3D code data
************
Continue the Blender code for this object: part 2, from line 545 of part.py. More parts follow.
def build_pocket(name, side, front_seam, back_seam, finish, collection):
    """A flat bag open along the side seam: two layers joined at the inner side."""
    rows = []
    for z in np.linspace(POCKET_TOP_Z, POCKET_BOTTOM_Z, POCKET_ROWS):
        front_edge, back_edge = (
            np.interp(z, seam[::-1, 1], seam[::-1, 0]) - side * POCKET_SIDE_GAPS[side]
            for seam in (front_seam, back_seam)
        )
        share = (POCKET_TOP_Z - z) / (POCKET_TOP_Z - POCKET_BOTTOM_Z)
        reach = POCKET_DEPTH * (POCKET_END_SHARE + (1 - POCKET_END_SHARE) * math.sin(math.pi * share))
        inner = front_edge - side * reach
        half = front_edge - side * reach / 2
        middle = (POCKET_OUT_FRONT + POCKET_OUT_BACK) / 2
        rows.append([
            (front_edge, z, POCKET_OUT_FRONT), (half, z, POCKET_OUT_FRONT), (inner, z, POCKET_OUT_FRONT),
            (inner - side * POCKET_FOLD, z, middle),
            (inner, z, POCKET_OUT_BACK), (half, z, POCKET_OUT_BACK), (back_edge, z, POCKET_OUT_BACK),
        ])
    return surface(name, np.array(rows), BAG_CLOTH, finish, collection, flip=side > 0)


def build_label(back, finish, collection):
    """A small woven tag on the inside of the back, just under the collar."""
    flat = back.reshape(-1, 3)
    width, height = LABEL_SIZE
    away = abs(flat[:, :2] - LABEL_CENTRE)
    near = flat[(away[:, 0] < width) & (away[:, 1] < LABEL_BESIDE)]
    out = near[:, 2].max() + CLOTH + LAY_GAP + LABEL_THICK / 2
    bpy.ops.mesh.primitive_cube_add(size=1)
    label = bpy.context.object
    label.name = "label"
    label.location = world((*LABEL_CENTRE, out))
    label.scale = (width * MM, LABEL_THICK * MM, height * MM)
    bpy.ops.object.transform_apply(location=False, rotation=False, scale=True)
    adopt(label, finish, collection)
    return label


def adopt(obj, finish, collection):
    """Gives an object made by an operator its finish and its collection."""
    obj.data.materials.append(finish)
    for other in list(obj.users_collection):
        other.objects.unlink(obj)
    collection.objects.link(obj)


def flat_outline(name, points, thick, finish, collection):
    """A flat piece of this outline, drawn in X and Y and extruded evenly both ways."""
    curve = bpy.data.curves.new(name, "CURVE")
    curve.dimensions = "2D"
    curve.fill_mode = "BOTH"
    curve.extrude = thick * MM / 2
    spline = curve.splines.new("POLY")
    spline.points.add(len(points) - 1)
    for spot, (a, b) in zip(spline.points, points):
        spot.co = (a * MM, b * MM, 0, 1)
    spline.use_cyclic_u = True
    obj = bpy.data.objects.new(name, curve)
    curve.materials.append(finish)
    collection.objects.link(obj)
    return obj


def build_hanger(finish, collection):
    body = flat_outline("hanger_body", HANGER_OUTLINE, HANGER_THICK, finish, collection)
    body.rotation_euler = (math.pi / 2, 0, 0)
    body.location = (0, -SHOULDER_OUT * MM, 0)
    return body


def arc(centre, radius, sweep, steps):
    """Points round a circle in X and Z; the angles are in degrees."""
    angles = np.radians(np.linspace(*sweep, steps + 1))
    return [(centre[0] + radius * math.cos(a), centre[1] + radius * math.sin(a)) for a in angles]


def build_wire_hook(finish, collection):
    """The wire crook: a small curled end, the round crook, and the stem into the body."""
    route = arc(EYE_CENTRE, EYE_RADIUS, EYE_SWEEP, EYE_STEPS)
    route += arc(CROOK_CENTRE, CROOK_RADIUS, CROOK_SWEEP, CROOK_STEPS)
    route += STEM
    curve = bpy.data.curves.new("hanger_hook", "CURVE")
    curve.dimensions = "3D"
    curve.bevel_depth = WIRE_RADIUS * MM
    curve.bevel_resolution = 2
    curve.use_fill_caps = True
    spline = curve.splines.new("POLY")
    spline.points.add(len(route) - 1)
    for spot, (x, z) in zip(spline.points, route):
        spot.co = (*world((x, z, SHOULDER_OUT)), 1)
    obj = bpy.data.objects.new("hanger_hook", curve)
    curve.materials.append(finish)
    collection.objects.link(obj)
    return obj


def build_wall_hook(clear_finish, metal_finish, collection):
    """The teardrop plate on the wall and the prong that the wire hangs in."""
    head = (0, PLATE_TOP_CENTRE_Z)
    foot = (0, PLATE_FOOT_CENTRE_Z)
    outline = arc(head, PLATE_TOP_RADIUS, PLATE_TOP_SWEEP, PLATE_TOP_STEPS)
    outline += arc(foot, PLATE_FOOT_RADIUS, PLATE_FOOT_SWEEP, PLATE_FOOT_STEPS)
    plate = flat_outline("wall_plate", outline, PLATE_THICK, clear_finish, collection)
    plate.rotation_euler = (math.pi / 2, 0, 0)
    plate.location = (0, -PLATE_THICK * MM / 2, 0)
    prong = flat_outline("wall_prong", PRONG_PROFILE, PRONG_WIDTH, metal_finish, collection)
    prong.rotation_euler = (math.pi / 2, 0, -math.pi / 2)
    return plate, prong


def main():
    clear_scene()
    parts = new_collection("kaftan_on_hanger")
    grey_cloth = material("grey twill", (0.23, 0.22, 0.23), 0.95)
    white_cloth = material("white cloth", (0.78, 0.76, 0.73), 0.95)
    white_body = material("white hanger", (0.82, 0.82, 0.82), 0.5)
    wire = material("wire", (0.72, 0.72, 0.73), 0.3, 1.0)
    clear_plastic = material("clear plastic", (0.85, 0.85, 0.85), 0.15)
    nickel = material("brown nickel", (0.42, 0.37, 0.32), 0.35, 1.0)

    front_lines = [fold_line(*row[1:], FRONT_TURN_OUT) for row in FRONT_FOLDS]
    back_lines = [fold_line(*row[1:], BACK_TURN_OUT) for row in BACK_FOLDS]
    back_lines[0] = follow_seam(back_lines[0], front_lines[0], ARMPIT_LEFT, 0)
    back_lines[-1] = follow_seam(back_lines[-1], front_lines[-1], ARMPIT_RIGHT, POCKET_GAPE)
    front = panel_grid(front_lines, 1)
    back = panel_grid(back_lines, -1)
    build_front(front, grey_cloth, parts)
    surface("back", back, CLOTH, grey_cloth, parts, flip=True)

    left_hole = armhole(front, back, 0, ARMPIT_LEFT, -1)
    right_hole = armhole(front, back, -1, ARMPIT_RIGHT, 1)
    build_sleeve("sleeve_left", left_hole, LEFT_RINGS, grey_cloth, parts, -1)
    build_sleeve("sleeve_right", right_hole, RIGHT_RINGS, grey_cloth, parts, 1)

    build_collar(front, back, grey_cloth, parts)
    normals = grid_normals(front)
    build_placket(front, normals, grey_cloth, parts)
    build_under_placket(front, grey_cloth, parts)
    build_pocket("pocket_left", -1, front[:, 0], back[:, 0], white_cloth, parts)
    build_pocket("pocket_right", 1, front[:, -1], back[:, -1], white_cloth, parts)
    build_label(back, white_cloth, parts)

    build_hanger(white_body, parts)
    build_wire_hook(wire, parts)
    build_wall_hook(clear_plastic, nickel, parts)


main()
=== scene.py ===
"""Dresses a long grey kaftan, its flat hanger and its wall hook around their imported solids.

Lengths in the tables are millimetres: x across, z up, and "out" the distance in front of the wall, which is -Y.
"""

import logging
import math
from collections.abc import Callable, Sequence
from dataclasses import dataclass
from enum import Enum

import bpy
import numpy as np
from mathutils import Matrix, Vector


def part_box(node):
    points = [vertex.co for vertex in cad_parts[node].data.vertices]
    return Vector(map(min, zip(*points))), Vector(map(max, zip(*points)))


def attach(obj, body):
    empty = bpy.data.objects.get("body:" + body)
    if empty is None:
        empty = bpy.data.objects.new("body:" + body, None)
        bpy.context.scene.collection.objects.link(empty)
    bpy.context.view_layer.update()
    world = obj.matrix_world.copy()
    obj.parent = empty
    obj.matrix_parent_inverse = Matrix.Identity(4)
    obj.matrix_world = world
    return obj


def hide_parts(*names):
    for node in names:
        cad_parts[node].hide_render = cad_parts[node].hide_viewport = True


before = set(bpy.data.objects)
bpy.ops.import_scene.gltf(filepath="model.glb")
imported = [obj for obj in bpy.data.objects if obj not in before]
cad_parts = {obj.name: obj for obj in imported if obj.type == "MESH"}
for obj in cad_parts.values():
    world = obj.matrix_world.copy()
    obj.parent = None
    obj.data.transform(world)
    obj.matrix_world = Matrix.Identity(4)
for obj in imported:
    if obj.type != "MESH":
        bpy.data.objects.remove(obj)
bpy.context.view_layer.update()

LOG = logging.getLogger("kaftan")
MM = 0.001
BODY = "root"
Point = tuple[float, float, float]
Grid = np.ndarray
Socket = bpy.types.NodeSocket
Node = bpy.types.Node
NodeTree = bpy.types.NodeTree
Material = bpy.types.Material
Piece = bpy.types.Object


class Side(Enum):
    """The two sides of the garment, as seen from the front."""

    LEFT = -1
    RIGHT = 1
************
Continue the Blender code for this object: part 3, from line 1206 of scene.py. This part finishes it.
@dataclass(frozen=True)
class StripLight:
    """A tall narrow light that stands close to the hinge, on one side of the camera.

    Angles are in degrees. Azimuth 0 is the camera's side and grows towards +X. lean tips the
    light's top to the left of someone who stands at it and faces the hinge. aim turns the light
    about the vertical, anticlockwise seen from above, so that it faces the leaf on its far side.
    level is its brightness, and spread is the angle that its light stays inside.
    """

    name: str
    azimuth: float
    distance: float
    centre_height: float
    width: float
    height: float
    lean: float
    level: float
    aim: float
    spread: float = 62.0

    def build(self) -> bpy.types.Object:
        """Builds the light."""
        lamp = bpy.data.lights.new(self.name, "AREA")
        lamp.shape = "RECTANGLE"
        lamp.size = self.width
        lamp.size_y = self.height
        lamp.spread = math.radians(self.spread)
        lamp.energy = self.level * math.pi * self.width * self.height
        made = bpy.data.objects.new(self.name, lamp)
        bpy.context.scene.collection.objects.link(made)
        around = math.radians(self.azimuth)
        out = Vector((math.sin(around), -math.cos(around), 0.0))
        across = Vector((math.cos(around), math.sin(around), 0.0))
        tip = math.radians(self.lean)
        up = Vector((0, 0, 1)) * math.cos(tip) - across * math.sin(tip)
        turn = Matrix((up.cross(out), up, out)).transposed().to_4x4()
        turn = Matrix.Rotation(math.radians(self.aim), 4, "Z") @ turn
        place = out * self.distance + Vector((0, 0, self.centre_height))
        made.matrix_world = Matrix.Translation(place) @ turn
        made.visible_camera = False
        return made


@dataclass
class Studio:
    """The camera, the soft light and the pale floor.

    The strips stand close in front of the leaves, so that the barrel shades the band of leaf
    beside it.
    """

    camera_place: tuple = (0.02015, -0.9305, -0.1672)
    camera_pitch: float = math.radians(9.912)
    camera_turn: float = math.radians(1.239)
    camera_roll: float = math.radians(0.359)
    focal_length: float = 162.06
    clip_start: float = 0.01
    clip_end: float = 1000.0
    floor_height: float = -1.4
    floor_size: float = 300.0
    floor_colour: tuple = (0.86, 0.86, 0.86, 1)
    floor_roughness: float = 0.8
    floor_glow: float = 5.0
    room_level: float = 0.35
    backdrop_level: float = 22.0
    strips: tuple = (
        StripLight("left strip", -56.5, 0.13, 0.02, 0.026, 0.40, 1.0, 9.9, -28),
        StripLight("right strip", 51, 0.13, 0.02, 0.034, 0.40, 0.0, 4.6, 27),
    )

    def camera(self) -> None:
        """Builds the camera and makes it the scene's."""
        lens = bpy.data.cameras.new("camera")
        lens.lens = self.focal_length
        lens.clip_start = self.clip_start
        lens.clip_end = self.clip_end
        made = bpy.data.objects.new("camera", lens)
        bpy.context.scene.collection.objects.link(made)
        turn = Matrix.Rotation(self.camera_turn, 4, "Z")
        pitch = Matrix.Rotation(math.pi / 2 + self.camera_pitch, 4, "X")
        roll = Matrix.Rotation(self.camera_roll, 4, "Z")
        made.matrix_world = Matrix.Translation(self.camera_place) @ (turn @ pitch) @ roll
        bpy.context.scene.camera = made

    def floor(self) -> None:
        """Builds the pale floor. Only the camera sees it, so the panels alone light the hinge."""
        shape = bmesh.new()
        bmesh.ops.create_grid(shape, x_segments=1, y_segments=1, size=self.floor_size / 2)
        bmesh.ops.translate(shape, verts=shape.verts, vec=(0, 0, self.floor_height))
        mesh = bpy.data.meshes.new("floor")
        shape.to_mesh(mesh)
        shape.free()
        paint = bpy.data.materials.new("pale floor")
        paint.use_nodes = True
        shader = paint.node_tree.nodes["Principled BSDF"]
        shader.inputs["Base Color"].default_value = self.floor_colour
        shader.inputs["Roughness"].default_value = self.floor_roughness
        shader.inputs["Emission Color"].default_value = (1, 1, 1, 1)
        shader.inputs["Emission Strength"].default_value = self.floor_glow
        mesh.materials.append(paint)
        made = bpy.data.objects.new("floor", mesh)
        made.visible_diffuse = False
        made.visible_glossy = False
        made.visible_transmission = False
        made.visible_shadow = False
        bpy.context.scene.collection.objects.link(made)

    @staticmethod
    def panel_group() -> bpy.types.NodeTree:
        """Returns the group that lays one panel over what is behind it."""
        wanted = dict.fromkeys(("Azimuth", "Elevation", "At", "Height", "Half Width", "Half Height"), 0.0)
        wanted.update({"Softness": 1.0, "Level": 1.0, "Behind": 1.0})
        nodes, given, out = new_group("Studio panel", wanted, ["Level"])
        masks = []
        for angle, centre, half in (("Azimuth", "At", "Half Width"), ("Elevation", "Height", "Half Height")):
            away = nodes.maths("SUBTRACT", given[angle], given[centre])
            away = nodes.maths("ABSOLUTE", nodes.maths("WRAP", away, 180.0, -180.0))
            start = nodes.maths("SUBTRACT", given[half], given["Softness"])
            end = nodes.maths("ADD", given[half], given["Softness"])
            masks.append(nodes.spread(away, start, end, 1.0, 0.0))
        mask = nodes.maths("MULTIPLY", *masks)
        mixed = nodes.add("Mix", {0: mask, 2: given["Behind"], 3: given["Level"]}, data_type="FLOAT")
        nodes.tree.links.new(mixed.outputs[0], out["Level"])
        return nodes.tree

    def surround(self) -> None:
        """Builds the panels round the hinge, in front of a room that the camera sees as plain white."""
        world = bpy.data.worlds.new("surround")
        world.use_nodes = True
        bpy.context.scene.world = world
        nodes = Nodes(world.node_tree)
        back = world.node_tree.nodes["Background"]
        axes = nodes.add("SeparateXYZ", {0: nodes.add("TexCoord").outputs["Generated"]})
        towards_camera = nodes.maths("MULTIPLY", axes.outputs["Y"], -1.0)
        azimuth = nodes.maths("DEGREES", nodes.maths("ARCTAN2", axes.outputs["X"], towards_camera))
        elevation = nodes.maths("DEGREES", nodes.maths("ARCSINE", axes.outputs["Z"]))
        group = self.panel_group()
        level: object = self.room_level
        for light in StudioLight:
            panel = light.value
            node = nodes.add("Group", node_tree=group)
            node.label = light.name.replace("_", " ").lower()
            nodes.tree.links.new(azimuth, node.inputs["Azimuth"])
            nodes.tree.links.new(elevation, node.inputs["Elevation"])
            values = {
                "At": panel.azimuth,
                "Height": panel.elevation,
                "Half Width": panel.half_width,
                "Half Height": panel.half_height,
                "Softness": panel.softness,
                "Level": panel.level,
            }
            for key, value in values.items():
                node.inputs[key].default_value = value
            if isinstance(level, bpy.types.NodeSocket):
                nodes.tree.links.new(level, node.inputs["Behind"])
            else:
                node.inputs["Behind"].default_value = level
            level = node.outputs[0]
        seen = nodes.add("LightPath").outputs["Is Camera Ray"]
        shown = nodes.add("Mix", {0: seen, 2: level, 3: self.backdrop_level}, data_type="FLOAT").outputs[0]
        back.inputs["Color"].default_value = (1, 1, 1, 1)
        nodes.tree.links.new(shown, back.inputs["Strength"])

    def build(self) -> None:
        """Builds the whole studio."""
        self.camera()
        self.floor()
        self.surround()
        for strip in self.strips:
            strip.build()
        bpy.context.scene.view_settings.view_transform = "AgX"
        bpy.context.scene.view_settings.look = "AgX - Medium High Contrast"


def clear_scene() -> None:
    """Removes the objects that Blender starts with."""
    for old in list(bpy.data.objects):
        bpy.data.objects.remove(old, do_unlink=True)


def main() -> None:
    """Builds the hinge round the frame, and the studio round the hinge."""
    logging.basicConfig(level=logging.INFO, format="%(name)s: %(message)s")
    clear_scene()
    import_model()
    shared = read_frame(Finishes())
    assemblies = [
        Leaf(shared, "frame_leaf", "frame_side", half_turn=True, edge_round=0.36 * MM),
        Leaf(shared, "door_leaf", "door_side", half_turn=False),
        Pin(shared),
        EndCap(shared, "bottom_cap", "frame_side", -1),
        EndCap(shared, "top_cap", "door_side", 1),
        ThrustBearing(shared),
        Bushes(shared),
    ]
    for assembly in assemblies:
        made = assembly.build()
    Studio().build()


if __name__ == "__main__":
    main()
************
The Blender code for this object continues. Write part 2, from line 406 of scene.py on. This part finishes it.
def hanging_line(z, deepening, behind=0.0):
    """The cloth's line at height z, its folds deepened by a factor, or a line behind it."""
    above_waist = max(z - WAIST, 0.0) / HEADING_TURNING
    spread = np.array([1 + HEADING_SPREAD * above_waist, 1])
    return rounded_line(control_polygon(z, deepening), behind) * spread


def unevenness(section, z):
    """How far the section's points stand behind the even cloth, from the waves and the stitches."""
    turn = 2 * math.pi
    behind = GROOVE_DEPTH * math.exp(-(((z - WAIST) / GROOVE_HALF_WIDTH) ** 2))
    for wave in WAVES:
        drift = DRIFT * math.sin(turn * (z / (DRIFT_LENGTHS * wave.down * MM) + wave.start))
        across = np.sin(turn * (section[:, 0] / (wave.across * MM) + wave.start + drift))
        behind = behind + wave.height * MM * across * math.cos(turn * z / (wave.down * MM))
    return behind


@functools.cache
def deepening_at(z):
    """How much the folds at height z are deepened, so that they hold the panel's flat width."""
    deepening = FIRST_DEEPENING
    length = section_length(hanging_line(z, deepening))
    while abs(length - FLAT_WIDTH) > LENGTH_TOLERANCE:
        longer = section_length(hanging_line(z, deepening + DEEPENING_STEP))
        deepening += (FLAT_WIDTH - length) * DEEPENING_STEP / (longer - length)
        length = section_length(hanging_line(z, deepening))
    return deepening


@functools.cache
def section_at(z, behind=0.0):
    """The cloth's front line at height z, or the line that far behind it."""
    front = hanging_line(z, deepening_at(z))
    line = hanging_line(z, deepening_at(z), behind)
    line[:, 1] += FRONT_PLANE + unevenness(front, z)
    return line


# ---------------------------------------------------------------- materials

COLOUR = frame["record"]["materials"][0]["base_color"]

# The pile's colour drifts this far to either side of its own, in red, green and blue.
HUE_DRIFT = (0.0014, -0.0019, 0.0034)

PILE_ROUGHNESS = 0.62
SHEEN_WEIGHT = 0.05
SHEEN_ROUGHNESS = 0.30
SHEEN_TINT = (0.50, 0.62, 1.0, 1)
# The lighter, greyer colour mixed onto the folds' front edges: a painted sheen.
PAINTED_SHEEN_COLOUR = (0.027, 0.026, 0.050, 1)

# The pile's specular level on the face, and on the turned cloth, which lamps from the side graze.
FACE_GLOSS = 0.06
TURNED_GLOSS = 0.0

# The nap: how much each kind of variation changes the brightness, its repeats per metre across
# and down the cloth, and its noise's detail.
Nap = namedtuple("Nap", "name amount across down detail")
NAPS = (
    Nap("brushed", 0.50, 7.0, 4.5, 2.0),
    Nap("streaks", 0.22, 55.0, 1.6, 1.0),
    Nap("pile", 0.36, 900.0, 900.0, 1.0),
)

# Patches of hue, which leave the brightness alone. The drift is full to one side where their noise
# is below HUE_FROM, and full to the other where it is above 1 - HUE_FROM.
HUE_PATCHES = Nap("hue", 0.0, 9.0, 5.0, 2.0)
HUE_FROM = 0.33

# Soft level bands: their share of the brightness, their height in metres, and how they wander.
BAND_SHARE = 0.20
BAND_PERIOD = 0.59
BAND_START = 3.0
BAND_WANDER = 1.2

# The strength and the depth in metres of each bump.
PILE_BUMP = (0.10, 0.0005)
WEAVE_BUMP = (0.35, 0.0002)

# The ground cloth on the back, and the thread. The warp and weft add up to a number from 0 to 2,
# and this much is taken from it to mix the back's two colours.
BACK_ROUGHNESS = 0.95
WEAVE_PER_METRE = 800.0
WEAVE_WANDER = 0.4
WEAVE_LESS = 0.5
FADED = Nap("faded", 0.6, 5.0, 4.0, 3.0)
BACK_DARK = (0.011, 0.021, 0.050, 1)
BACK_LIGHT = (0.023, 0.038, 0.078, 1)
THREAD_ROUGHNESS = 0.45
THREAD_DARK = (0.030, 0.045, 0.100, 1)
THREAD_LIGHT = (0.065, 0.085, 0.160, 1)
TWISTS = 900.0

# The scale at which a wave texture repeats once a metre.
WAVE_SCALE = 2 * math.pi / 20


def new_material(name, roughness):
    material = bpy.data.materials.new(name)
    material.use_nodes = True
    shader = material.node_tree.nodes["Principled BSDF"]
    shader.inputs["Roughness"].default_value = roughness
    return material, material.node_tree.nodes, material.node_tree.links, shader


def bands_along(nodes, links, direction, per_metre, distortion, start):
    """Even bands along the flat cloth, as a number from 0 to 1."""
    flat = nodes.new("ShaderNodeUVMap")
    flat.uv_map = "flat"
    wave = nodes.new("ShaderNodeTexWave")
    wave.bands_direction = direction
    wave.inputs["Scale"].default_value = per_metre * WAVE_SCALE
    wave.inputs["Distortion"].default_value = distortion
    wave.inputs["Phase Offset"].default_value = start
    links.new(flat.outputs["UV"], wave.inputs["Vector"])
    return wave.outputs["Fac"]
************
▶ **Given request**
Repeat exactly, and only, the lines from the one containing "build_collar(front, back, grey_cloth, parts)" through the one containing "points = [vertex.co", both included.

▶ **Final result**
    build_collar(front, back, grey_cloth, parts)
    normals = grid_normals(front)
    build_placket(front, normals, grey_cloth, parts)
    build_under_placket(front, grey_cloth, parts)
    build_pocket("pocket_left", -1, front[:, 0], back[:, 0], white_cloth, parts)
    build_pocket("pocket_right", 1, front[:, -1], back[:, -1], white_cloth, parts)
    build_label(back, white_cloth, parts)

    build_hanger(white_body, parts)
    build_wire_hook(wire, parts)
    build_wall_hook(clear_plastic, nickel, parts)


main()
=== scene.py ===
"""Dresses a long grey kaftan, its flat hanger and its wall hook around their imported solids.

Lengths in the tables are millimetres: x across, z up, and "out" the distance in front of the wall, which is -Y.
"""

import logging
import math
from collections.abc import Callable, Sequence
from dataclasses import dataclass
from enum import Enum

import bpy
import numpy as np
from mathutils import Matrix, Vector


def part_box(node):
    points = [vertex.co for vertex in cad_parts[node].data.vertices]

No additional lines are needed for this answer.